[Data segment]:
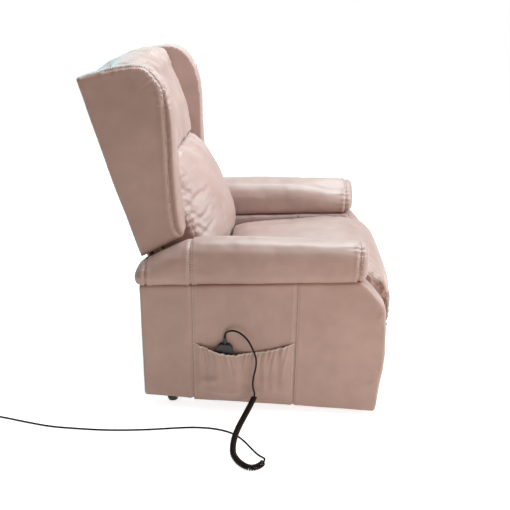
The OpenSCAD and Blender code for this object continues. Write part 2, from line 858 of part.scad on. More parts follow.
module back_hinge_tube()
  color(steel) {
    difference() {
      pin_across(-back_half - 20, back_half + 20, back_hinge, hinge_tube);
      pin_across(-back_half - 21, back_half + 21, back_hinge, stud + 2 * fit);
    }
    side_plate(back_x - lever_half, back_x + lever_half)
      difference() {
        bar_shape(back_hinge, back_pin, hinge_tube);
        disc_at(back_hinge, hinge_tube - 1);
        slot_shape(back_hinge, back_pin, pin + 2, 3, 2.8);
      }
  }

module back_springs()
  color(bright)
    for (x = back_spring_x)
      zigzag(
        x * seat_half / 262, [frame_at(444) - spring_wire / 2, 444],
        [frame_at(back_z(1010) + 14) - spring_wire / 2, back_z(1010) + 14], spring_waves, back_spring_wide
      );

module back_cover()
  color(cloth)
    side_plate(-back_half, back_half)
      polygon([
        [cover_at(440) - 12, 440], [cover_at(440), 440],
        [cover_at(back_z(1044)), back_z(1044)], [cover_at(back_z(1044)) - 12, back_z(1044)]
      ]);

module wing_left() {
  outline = [for (p = wing_outline) back_at(p)];
  color(cloth)
    loft(
      [for (s = wing_steps) station(back_half + s[0] * (wing_out - back_half), inset(outline, s[1]))],
      [back_half, wing_hub[0], wing_hub[1]], [wing_out, wing_hub[0], wing_hub[1]]
    );
}

module wing_right()
  mirror([1, 0, 0]) wing_left();

function lower_ring(s) =
  let (
    fall = back_bulge * (pow(abs(s[0]), 3) * 0.8 + s[0] * s[0] * 0.2),
    drop = pow(abs(s[0]), end_power),
    outline = inset(lower_outline, s[1])
  )
  [
    for (i = [0 : len(outline) - 1])
      let (p = back_at([outline[i][0] + fall * lower_fall[i], outline[i][1] - drop * lower_drop[i]]))
      [s[0] * (seat_half - 2), p[0], p[1]]
  ];

module lower_back_cushion()
  color(cloth)
    loft(
      [for (s = cushion_steps) lower_ring(s)],
      [2 - seat_half, lower_hub[0], lower_hub[1]], [seat_half - 2, lower_hub[0], lower_hub[1]]
    );

function head_ring(s) =
  let (
    fall = pow(abs(s[0]), end_power),
    outline = inset(head_outline, s[1])
  )
  [
    for (i = [0 : len(outline) - 1])
      let (p = back_at([outline[i][0] + fall * head_fall[i], outline[i][1] - fall * head_drop[i]]))
      [s[0] * (seat_half - 2), p[0], p[1]]
  ];

module head_cushion()
  color(cloth)
    loft(
      [for (s = cushion_steps) head_ring(s)],
      [2 - seat_half, head_hub[0], head_hub[1]], [seat_half - 2, head_hub[0], head_hub[1]]
    );

// ---- Leg rest ----

module leg_links()
  color(steel)
    both()
      side_plate(inner_link, inner_link + link_bar)
        difference() {
          union() {
            disc_at(leg_main, 34);
            bar_shape(leg_main, pad_main, leg_link_wide);
          }
          disc_at(pad_main, pin + 2 * fit);
        }

module leg_torque_tube()
  color(steel) {
    pin_across(-inner_link, inner_link, leg_main, cross_tube);
    side_plate(leg_x - lever_half, leg_x + lever_half)
      difference() {
        bar_shape(leg_main, leg_pin, leg_lever_wide);
        disc_at(leg_main, 23);
        slot_shape(leg_main, leg_pin, pin + 2.6, 5.4, 3.6);
      }
  }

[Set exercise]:
Give the complete listing a second time, exactly as it reads.

[Output for this task]:
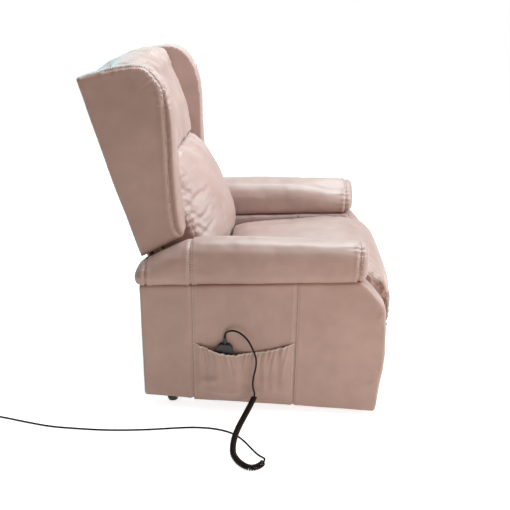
The OpenSCAD and Blender code for this object continues. Write part 2, from line 858 of part.scad on. More parts follow.
module back_hinge_tube()
  color(steel) {
    difference() {
      pin_across(-back_half - 20, back_half + 20, back_hinge, hinge_tube);
      pin_across(-back_half - 21, back_half + 21, back_hinge, stud + 2 * fit);
    }
    side_plate(back_x - lever_half, back_x + lever_half)
      difference() {
        bar_shape(back_hinge, back_pin, hinge_tube);
        disc_at(back_hinge, hinge_tube - 1);
        slot_shape(back_hinge, back_pin, pin + 2, 3, 2.8);
      }
  }

module back_springs()
  color(bright)
    for (x = back_spring_x)
      zigzag(
        x * seat_half / 262, [frame_at(444) - spring_wire / 2, 444],
        [frame_at(back_z(1010) + 14) - spring_wire / 2, back_z(1010) + 14], spring_waves, back_spring_wide
      );

module back_cover()
  color(cloth)
    side_plate(-back_half, back_half)
      polygon([
        [cover_at(440) - 12, 440], [cover_at(440), 440],
        [cover_at(back_z(1044)), back_z(1044)], [cover_at(back_z(1044)) - 12, back_z(1044)]
      ]);

module wing_left() {
  outline = [for (p = wing_outline) back_at(p)];
  color(cloth)
    loft(
      [for (s = wing_steps) station(back_half + s[0] * (wing_out - back_half), inset(outline, s[1]))],
      [back_half, wing_hub[0], wing_hub[1]], [wing_out, wing_hub[0], wing_hub[1]]
    );
}

module wing_right()
  mirror([1, 0, 0]) wing_left();

function lower_ring(s) =
  let (
    fall = back_bulge * (pow(abs(s[0]), 3) * 0.8 + s[0] * s[0] * 0.2),
    drop = pow(abs(s[0]), end_power),
    outline = inset(lower_outline, s[1])
  )
  [
    for (i = [0 : len(outline) - 1])
      let (p = back_at([outline[i][0] + fall * lower_fall[i], outline[i][1] - drop * lower_drop[i]]))
      [s[0] * (seat_half - 2), p[0], p[1]]
  ];

module lower_back_cushion()
  color(cloth)
    loft(
      [for (s = cushion_steps) lower_ring(s)],
      [2 - seat_half, lower_hub[0], lower_hub[1]], [seat_half - 2, lower_hub[0], lower_hub[1]]
    );

function head_ring(s) =
  let (
    fall = pow(abs(s[0]), end_power),
    outline = inset(head_outline, s[1])
  )
  [
    for (i = [0 : len(outline) - 1])
      let (p = back_at([outline[i][0] + fall * head_fall[i], outline[i][1] - fall * head_drop[i]]))
      [s[0] * (seat_half - 2), p[0], p[1]]
  ];

module head_cushion()
  color(cloth)
    loft(
      [for (s = cushion_steps) head_ring(s)],
      [2 - seat_half, head_hub[0], head_hub[1]], [seat_half - 2, head_hub[0], head_hub[1]]
    );

// ---- Leg rest ----

module leg_links()
  color(steel)
    both()
      side_plate(inner_link, inner_link + link_bar)
        difference() {
          union() {
            disc_at(leg_main, 34);
            bar_shape(leg_main, pad_main, leg_link_wide);
          }
          disc_at(pad_main, pin + 2 * fit);
        }

module leg_torque_tube()
  color(steel) {
    pin_across(-inner_link, inner_link, leg_main, cross_tube);
    side_plate(leg_x - lever_half, leg_x + lever_half)
      difference() {
        bar_shape(leg_main, leg_pin, leg_lever_wide);
        disc_at(leg_main, 23);
        slot_shape(leg_main, leg_pin, pin + 2.6, 5.4, 3.6);
      }
  }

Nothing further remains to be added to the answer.